By Matthew Moorcroft
- Directed by Noah Baumbach
- Starring Adam Driver, Greta Gerwig, Don Cheadle, Raffey Cassidy
I’ve never read Don DeLillo’s White Noise. In fact, my only prior experience with DeLillo in general is through David Cronenberg’s adaptation of Cosmopolis, which I found to be one of Cronenberg’s more unique and hard to decipher works. This is mostly a long winded way of saying that Noah Baumbach’s version of the story, which is the final result of several directors and writers trying to get the long-gestating project off the ground, is my first experience with this heady tale.
White Noise is complicated. It’s an immensely dense, sometimes purposefully unfulfilling work, forcing viewers to mostly come to their own conclusions and feels like Baumbach trying to, sometimes in vain, do something completely different then what he is normally known for. Baumbach’s brand of family neurosis reached it’s peak back with 2019’s absolutely fantastic Marriage Story, so it’s obvious that he would want to try something more ambitious and out there for his next feature.
The result is bizarre mix of Spielbergian tension, Truffant absurdism, and Baumbach’s own sensibilities, and it works about 80% of the time. For the first half of this, it’s particularly effective, as Baumbach decides to do the closest thing to a blockbuster that he likely ever make and it’s really compelling stuff. From the way it’s shot to Danny Elfman’s return to form, this feels as old school as old school gets; the thrills here are effective and while the dry comedy won’t work for everybody it’s got some great moments of levity within the mayhem and nihilism. The impeccable production design help sell this, with the 80s setting brought to life with stunning accuracy and an eye for details in the little things. This may have also the best looking supermarket put to film in some time, which is punctuated by a final segment that is easily the highlight of the film.
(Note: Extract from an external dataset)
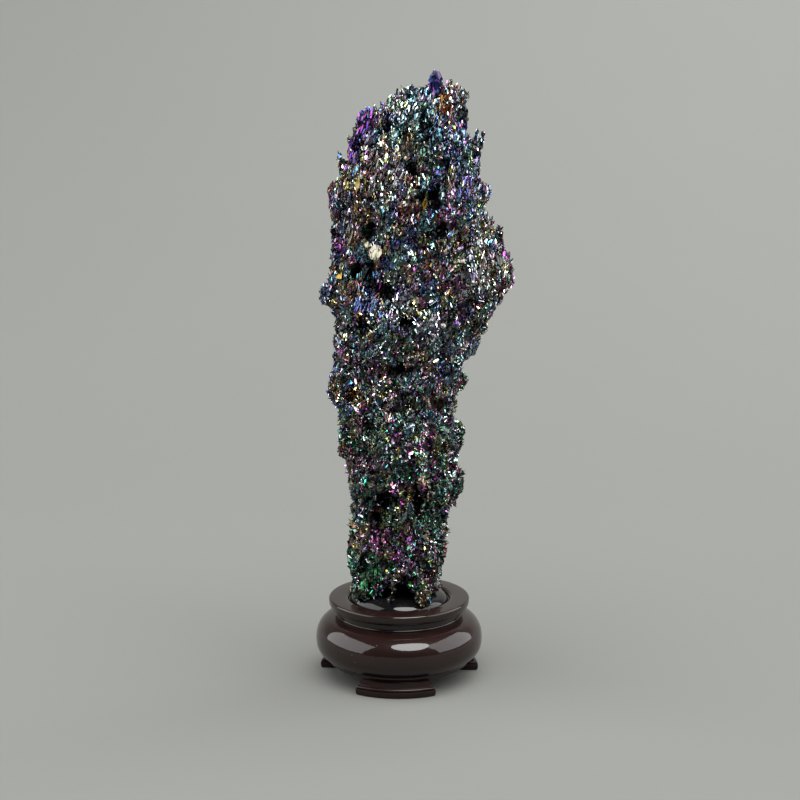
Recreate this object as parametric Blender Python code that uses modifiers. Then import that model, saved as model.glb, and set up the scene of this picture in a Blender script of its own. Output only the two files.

But despite those thrills in the first half, it’s the precise, post-modern dialogue that really pops out to the forefront here. A montage that juxtaposes a train crash with a discussion about Hitler, Elvis, and mother figures is the best example of this, and it’s both Baumbach flexing his excellent writing chops while also leaning into his wicked sense of editing as well. All of this in service of one of the film’s many ideas – which is the rise of cultural artifacts through the lens of how we approach daily life. Meaning in nothing. A life avoiding the thought of our inevitable demise.
The second half goes into a decidedly different direction, however, though it remains enjoyable. I can’t fault Baumbach too much for this, but it’s possible the novel’s bizarre structure lent itself weakly to film, or at the very least his style. The unraveling family dynamic should have been his time to shine, but instead it feels counterproductive at points and losing it’s initial message. Adam Driver makes the best of it with a great, pretty tuned down performance, but even his natural charisma can only carry a film this dry so far.
Maybe it’s just possible the heady ideas were over my head this time around. White Noise is almost opaque on purpose at points, just begging you to scratch your head and throw your arms up in frustration as part of the appeal. If that was the case, I do wish it was at least funnier in those long dialogue stretches, as there are chuckles and a couple of laughs here and there (especially in the first half) but it’s not nearly darkly funny as Baumbach’s stronger work.
I think White Noise is probably destined to become something of a bizarre footnote or detour from his usual career, and that’s kind of a shame. There is a lot to love here in it’s ambition, and seeing Netflix spend $80-100 million on something so weird and bizarre is admirable. It’s just far from Baumbach’s best work, and while it certainly is worth checking out, it’s not the runaway masterpiece that it’s aching to be.